**What needs to be done**. Write out exactly the lines of the entries below from the one holding "zip(*points))), Vector(map(max, zip(*points)))" to the one holding "for node in", inclusive, and leave out all other lines.

## start Records for the exercise

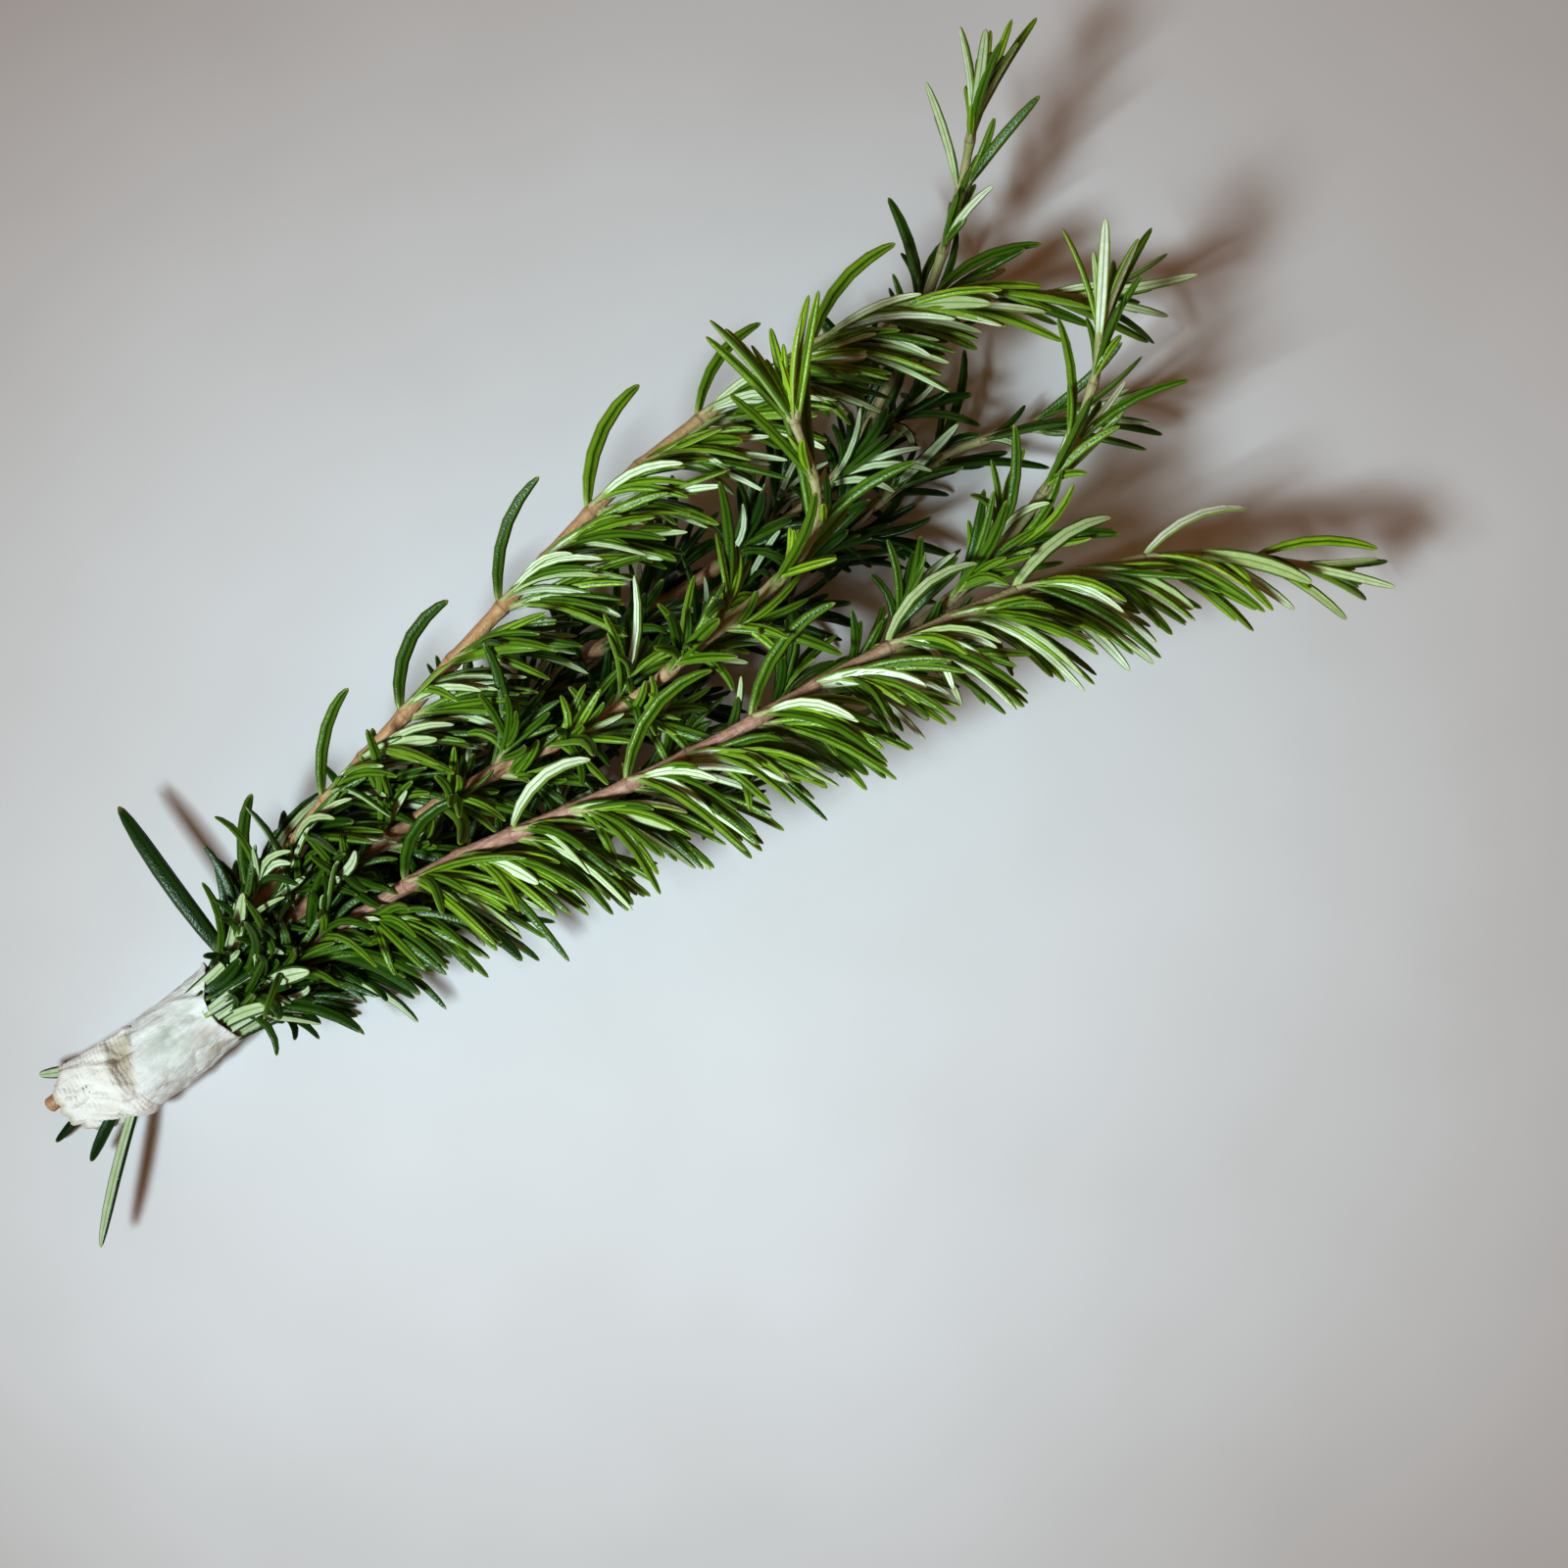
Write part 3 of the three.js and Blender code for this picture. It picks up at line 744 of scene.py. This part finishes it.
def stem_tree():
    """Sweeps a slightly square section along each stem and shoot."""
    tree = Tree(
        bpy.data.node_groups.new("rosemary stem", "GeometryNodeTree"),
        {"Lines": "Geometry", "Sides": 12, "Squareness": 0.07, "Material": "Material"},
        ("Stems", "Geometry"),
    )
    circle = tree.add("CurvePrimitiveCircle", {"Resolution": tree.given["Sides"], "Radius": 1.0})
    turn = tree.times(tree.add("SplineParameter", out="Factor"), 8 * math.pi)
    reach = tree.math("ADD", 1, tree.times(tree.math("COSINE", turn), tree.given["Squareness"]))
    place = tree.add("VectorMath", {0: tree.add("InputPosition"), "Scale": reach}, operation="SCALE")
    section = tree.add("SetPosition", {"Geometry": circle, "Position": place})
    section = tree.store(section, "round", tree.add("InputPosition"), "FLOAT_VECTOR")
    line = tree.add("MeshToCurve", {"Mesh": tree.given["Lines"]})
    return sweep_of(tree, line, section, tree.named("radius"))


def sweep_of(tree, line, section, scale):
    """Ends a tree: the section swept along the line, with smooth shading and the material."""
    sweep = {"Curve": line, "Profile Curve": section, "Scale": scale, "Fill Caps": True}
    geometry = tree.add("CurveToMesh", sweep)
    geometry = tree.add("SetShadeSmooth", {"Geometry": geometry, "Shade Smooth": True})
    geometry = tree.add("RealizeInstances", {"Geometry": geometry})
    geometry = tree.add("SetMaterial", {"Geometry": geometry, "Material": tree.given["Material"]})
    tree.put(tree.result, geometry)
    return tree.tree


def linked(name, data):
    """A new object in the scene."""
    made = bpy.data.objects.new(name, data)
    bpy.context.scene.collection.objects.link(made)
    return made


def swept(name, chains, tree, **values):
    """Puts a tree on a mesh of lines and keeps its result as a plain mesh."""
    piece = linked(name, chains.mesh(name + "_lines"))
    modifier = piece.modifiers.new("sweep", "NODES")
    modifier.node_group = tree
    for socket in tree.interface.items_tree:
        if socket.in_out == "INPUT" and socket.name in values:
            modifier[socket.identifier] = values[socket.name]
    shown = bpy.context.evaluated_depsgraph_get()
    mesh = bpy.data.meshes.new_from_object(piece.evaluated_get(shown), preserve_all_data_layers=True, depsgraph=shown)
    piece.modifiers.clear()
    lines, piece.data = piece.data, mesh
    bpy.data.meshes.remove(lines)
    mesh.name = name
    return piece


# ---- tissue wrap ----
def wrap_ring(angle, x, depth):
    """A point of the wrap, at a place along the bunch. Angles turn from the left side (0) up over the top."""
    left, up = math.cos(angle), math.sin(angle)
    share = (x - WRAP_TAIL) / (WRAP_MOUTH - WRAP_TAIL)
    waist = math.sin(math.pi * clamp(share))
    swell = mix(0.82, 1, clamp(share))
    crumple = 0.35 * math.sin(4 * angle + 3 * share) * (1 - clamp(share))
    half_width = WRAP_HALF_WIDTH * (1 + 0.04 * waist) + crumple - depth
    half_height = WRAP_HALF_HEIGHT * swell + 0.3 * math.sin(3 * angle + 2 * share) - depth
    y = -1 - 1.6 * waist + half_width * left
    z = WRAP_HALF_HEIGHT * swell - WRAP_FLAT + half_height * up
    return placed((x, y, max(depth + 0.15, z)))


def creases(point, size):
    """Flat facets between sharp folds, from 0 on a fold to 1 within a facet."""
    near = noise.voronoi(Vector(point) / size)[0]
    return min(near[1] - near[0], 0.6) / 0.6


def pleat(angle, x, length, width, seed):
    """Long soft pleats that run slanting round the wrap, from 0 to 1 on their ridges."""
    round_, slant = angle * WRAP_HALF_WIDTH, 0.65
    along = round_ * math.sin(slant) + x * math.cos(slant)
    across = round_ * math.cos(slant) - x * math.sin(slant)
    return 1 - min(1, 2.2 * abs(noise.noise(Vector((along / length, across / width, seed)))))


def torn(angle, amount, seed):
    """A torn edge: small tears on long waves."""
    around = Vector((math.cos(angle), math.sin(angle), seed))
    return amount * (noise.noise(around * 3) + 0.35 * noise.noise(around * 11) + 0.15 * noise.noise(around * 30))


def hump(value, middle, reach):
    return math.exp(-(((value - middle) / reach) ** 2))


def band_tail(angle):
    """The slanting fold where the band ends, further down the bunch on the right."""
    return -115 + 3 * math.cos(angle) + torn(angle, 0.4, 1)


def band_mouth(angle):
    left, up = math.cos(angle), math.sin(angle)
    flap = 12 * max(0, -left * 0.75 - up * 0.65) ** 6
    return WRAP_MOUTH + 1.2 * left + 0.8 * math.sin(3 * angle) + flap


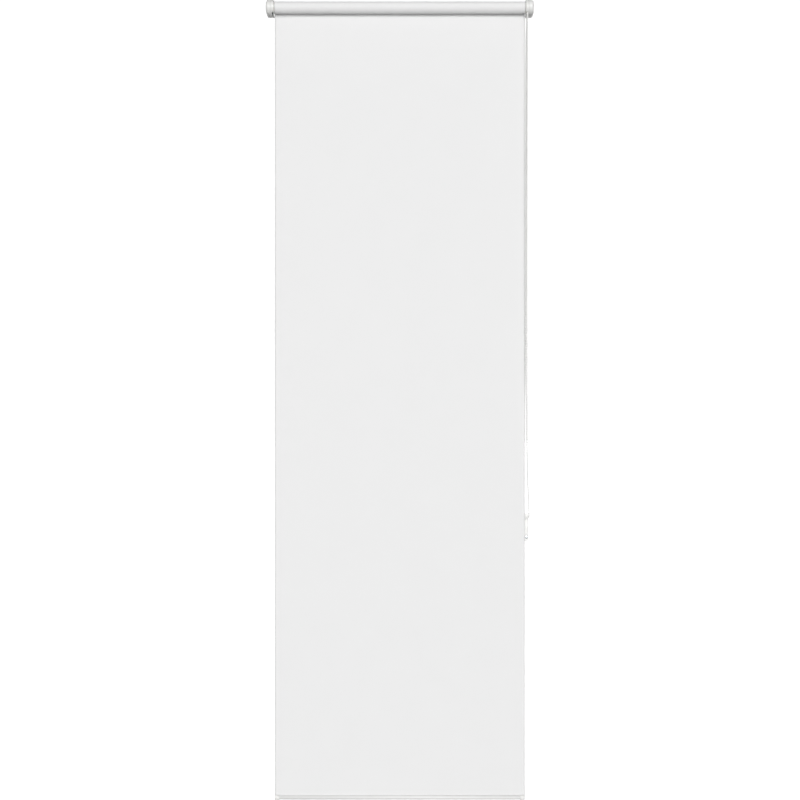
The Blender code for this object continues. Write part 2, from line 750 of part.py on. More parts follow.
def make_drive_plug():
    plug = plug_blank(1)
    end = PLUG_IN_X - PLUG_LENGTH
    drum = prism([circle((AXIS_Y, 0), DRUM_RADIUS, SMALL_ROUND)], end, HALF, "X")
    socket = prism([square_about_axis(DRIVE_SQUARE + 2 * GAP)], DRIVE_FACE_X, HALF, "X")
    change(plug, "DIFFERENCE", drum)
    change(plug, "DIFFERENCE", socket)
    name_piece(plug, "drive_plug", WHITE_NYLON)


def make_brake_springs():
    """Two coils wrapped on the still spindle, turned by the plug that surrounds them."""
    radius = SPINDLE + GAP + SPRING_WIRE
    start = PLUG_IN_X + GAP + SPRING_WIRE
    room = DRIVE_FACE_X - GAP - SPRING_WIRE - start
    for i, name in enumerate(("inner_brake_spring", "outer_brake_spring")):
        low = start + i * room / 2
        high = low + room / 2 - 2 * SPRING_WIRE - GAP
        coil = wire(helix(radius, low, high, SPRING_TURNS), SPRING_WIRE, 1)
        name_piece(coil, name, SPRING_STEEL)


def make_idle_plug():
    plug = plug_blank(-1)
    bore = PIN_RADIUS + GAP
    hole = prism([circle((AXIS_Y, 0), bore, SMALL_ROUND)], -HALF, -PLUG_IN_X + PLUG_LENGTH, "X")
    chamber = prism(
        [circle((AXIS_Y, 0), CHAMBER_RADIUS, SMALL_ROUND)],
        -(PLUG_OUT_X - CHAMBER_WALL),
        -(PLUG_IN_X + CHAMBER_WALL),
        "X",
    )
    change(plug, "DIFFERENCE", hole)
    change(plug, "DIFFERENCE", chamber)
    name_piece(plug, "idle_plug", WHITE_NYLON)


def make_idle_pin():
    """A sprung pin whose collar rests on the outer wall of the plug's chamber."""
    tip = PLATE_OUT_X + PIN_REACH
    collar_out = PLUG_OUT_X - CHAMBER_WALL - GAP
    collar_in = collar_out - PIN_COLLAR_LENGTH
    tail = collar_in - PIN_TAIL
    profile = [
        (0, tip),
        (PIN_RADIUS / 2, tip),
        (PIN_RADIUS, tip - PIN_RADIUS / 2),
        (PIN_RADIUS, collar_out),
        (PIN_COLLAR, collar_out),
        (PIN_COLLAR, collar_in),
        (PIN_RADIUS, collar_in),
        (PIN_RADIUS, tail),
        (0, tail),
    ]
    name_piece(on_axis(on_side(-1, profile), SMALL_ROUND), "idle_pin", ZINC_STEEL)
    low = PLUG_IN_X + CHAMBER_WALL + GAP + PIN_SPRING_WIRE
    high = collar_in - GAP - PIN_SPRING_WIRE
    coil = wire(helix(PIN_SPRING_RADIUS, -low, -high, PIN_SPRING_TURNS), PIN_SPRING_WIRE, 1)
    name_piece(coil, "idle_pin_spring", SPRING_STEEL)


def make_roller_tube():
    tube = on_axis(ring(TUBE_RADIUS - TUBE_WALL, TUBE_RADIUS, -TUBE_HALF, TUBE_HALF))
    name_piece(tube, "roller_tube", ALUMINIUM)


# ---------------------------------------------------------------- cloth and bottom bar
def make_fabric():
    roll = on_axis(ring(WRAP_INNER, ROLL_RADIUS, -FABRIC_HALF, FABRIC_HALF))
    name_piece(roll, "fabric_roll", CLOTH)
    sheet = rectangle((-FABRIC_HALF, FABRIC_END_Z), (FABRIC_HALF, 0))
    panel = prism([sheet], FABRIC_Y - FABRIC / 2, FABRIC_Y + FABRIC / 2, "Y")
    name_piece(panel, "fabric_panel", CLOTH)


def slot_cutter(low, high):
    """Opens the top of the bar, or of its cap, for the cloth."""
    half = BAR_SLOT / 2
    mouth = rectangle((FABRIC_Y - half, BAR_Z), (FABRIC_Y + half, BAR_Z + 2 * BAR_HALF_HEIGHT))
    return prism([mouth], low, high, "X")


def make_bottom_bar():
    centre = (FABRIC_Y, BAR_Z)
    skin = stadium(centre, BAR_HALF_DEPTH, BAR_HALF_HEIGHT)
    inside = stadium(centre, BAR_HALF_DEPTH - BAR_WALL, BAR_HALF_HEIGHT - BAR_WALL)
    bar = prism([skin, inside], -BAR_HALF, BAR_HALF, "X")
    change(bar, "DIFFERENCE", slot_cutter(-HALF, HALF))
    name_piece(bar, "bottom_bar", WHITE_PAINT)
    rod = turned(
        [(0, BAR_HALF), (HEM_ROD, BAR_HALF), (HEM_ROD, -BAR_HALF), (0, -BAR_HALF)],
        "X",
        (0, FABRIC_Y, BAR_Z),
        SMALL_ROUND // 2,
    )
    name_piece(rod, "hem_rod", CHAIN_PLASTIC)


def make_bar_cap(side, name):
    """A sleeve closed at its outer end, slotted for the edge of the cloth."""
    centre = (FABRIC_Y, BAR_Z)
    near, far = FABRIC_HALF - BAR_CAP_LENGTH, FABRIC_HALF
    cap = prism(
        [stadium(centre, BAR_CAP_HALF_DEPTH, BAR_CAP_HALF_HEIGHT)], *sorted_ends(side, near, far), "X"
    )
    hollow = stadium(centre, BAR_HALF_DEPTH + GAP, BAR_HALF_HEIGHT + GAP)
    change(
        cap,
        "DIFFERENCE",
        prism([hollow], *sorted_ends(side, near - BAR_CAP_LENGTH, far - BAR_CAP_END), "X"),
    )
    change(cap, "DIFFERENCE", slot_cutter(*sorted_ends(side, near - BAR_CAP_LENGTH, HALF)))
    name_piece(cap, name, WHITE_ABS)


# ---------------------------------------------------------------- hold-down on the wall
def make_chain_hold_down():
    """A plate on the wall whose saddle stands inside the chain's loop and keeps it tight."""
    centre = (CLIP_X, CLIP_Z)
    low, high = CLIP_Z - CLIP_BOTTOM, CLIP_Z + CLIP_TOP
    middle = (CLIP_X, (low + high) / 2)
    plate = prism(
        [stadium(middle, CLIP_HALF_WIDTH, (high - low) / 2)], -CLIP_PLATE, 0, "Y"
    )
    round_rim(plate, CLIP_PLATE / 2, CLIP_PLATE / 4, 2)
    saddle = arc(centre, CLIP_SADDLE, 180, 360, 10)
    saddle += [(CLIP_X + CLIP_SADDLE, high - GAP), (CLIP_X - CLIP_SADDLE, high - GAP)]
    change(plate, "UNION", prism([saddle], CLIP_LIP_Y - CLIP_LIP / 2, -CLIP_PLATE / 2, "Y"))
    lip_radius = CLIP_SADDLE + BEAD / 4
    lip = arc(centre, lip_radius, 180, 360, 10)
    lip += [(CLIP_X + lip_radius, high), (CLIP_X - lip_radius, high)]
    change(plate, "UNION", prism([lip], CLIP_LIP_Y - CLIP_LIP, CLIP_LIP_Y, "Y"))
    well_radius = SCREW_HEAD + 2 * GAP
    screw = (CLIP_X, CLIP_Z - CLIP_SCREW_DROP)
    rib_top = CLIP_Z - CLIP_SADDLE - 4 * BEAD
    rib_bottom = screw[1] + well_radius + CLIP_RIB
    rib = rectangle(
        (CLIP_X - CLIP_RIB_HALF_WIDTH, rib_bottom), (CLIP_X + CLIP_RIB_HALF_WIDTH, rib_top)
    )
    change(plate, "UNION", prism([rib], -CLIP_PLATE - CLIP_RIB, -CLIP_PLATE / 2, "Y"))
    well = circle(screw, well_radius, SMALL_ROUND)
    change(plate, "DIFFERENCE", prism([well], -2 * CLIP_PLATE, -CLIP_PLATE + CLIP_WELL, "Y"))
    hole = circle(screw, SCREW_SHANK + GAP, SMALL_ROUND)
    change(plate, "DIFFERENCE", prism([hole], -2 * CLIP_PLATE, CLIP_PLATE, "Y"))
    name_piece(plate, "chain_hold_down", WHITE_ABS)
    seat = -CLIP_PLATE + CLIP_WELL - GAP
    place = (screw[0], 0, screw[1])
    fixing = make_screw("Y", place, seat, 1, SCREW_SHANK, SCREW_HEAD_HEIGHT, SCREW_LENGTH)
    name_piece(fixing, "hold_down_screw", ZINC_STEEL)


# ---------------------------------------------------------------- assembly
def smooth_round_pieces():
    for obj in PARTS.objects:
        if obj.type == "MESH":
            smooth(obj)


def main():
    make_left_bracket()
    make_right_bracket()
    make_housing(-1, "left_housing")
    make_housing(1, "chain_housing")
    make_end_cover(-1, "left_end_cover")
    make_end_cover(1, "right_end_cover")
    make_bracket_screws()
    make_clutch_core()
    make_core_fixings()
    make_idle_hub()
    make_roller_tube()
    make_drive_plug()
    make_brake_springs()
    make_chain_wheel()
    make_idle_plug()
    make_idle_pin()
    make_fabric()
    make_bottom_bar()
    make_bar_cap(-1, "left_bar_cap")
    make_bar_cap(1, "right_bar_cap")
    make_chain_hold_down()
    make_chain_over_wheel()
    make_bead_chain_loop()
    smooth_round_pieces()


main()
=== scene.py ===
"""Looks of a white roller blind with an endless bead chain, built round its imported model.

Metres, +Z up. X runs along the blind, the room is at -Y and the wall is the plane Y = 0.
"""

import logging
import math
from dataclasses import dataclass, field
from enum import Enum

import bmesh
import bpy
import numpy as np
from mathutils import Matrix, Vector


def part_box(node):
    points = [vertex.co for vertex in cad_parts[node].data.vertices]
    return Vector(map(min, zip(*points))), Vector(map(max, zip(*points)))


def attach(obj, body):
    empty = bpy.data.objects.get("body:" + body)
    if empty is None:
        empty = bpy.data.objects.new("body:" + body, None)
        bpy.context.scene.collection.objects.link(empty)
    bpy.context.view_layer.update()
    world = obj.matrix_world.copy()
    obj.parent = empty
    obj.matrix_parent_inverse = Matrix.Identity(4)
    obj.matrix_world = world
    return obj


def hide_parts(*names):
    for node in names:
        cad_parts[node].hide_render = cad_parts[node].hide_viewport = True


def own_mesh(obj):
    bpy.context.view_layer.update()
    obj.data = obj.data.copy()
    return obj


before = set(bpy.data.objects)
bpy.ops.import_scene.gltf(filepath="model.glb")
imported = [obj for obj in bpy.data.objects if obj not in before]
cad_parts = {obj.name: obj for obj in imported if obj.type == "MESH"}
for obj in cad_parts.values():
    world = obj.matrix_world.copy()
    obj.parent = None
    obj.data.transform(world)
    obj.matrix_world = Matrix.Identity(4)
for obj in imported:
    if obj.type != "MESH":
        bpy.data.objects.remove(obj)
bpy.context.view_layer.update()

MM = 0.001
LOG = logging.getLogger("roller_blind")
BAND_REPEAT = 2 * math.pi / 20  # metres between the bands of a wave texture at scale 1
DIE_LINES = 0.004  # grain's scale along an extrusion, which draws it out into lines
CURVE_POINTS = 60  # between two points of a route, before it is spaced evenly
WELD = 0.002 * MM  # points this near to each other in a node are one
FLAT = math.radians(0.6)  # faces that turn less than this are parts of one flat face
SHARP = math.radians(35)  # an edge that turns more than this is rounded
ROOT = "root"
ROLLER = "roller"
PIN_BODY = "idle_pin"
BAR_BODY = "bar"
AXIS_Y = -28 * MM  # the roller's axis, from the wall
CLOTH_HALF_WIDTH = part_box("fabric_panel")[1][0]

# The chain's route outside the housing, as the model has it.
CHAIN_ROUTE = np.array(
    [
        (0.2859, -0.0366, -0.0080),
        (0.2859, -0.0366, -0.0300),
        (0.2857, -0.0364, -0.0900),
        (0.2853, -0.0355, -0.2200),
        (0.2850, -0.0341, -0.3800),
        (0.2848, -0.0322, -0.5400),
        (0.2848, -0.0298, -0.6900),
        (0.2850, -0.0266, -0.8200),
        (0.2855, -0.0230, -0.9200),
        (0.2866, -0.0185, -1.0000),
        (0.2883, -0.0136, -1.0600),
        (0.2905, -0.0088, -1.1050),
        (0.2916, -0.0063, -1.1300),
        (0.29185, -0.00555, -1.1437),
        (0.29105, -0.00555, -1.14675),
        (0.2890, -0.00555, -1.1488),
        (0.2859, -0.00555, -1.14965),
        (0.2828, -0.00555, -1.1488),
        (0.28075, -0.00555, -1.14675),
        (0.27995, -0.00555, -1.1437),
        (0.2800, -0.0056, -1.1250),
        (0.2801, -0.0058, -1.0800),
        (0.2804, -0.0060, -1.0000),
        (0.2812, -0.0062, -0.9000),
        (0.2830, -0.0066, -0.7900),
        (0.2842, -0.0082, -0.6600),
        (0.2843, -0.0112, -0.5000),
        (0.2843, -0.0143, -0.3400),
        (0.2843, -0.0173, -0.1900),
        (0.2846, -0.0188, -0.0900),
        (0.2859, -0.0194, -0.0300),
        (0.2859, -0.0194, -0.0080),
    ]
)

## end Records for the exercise

**Solution for this exercise**.
    return Vector(map(min, zip(*points))), Vector(map(max, zip(*points)))


def attach(obj, body):
    empty = bpy.data.objects.get("body:" + body)
    if empty is None:
        empty = bpy.data.objects.new("body:" + body, None)
        bpy.context.scene.collection.objects.link(empty)
    bpy.context.view_layer.update()
    world = obj.matrix_world.copy()
    obj.parent = empty
    obj.matrix_parent_inverse = Matrix.Identity(4)
    obj.matrix_world = world
    return obj


def hide_parts(*names):
    for node in names:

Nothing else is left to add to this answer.